1
votes

I'm working on some SAS code and ran into an issue. I'm trying to calculate BMI for 6000 plus patients (So datalines isn't an option) using weight and height. Height is currently entered as 508 for 5 feet, 08 inches and so on for every obs. So I figured I would try to combine a substr and input statement to pull the first digit from the 3 digit code, and then do the same for inches. I'll be able to do the rest when I have these two new variables, but I cant seem to get this particular data step to work.

this is what I have:

data work.bmi_prep;
set work.fixedmissing;
HEIGHTFT=input(substr(HEIGHT3,1,1),3.);
run;

if someone can tell me where I'm going wrong that would be great.

1
What is the error or undesired output that you are getting?NEOmen
I suppose it could be an issue with leading spaces..use compress function like this ..HEIGHTFT=input(substr(compress(HEIGHT3),1,1),3.);NEOmen
your variable HEIGHT3 character or numeric? If it is numeric then use put function like HEIGHTFT=input(substr(put(HEIGHT3,3.),1,1),3.); strip function also can be used.Kay
there are three main reasons for getting errors with that code: 1) numeric or character in the source and in the output variable, use put or input according to this difference. 2) substr accept only char variables. 3) character variables are at the left of the total length (trailing blanks), numeric are at the right of the cell length (leading blanks), please use left() function (or similar string functions) if you are converting from num to charstat

1 Answers

0
votes

as others said in the comments the error you're encountering is probably due to leading spaces in the input string. A good rule when dealing with character variables that contain numbers is to apply a left() or strip() or compress() function before using or extracting digits from that variable.

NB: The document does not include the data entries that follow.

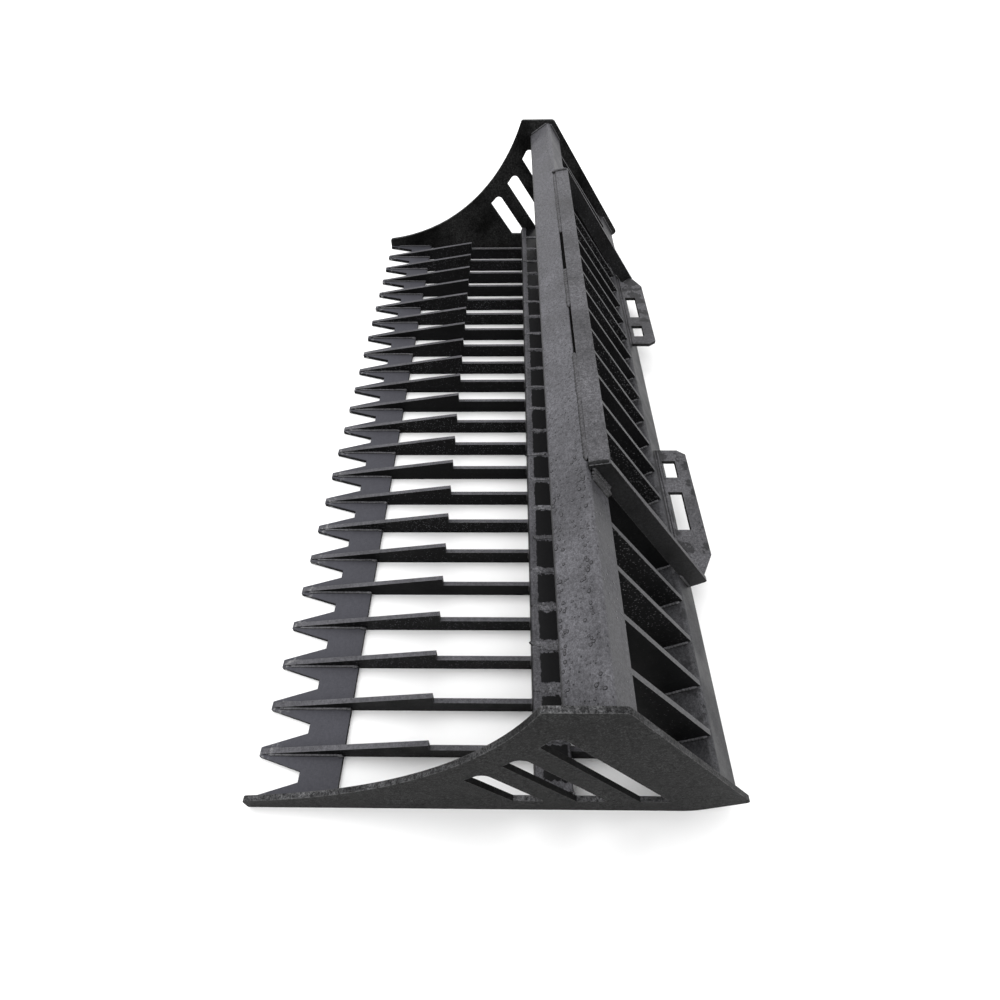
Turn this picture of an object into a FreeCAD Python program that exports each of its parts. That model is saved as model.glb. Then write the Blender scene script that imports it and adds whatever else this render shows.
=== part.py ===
import FreeCAD, Part
import math
import os

# Skeleton (rock) bucket for a skid steer loader: a welded assembly with no moving parts.
# Millimetres. X runs across the width, -Y is the digging edge, +Y the loader side, +Z up.
# The origin is on the ground, under the middle of the bounding box.
# "Reach" is the distance back from the tooth tips; it becomes Y after FRAME_SHIFT is taken off.

Vector = FreeCAD.Vector
INCH = 25.4

# Plate stock, tine spacing and overall width
PLATE = 0.375 * INCH
TINE_GAP = 3.0 * INCH
TINE_COUNT = 22
TINE_PITCH = PLATE + TINE_GAP
BUCKET_WIDTH = (TINE_COUNT + 1) * TINE_PITCH + PLATE
INNER_HALF_WIDTH = BUCKET_WIDTH / 2 - PLATE

# The back plane: the top tube and the lower beam are flush with it, and so are the tines at the beam
BACK_ANGLE = math.radians(56.0)
APEX_REACH = 580.5
APEX_HEIGHT = 427.0

# Structural tubes
TOP_TUBE_SIZE = 3.0 * INCH
TUBE_WALL = 0.25 * INCH
TUBE_CORNER = 9.5
BEAM_DOWN = 370.0
BEAM_DEPTH = 3.5 * INCH
CROSS_TUBE_SIZE = 2.5 * INCH
CROSS_TUBE_REACH = 496.0
CROSS_TUBE_WALL = 0.1875 * INCH
CROSS_TUBE_CORNER = 7.0
BACK_TINE_RECESS = 7.0

# Side plates
SIDE_HEIGHT = 433.0
SIDE_MARGIN = 17.5
FRONT_ARC_RADIUS = 23.0 * INCH
FRONT_ARC_REACH = -63.0
FRONT_ARC_HEIGHT = 617.0
WINDOW_STARTS = (460.0, 565.0, 670.0)
WINDOW_WIDTH = 52.0
WINDOW_SILL = 53.0
WINDOW_RIM = 51.0
WINDOW_SILL_RADIUS = 4.0
WINDOW_TOP_RADIUS = 14.0
TOE_RADIUS = 4.0
NOSE_RADIUS = 8.0
TOP_REAR_RADIUS = 14.0
FOOT_RADIUS = 10.0
HEEL_RADIUS = 60.0

# Cutting edge
EDGE_DEPTH = 6.0 * INCH
NOTCH_DEPTH = 80.0
NOTCH_FLAT = 19.0
TOOTH_TIP = 16.0

# Floor tines
TINE_SETBACK = 4.0
TINE_NOSE = 2.5
WEDGE_LENGTH = 312.0
WEDGE_HEIGHT = 61.0
BAR_HEIGHT = 1.5 * INCH
SADDLE_HEIGHT = 0.5 * INCH

# Quick attach
EAR_SPREAD = 46.0 * INCH
EAR_TOP_WIDTH = 36.0
EAR_FOOT_WIDTH = 40.0
EAR_DOWN = 433.0
EAR_FOOT_RADIUS = 6.0
EAR_TOP_RADIUS = 3.0
LIP_REACH = 582.8
LIP_HEIGHT = 430.5
LIP_TILT = math.radians(10.0)
LATCH_HEIGHT = 100.0
LATCH_REACH = 874.0
LATCH_INNER_X = 217.0
LATCH_WINDOW_REACH = 813.0
LATCH_WINDOW_DEPTH = 32.0
LATCH_WINDOWS = ((253.0, 53.0), (351.0, 108.0))
LATCH_INNER_CHAMFER = (14.0, 19.0)
LATCH_OUTER_CHAMFER = (50.0, 25.0)
LATCH_COPE_WIDTH = 37.0
LATCH_COPE_DEPTH = 26.0
LATCH_COPE_APEX = 14.0

# How far a cutting solid runs past the face that it opens, and past the tooth tips
CUT_MARGIN = 1.0
NOTCH_OVERRUN = 10.0

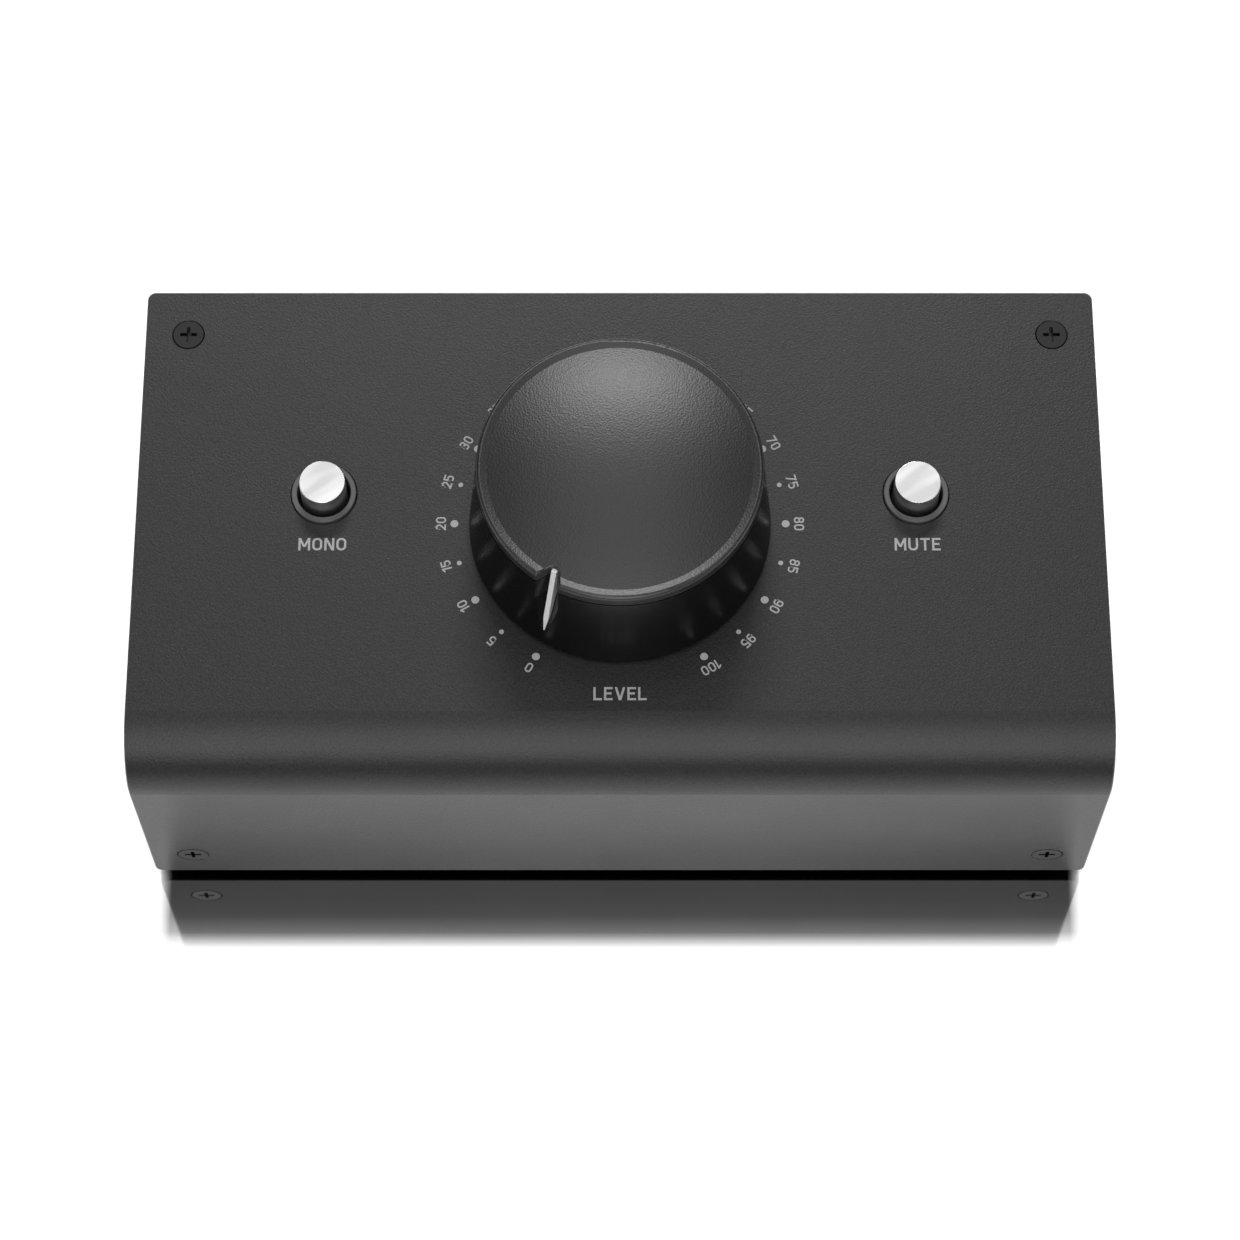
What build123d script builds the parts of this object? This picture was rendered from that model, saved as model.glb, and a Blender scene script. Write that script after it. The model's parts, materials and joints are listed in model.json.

In your example going with string-handling functions (as input & substr) is not the easiest way to process the HEIGHT3 variable. You can use the automatic character to numeric conversion that SAS applies when finds a character variable in a mathematical formula.

In the following code the heightft formula will trigger this conversion, automatically handling the leading spaces.

data test;
    height3= '   508';
    heightft= int(height3/100);
    heightin= height3-(heightft*100);
run;

The presence of non-numeric characters in the height3 variable will lead to missing values exactly as if you were using the input() function.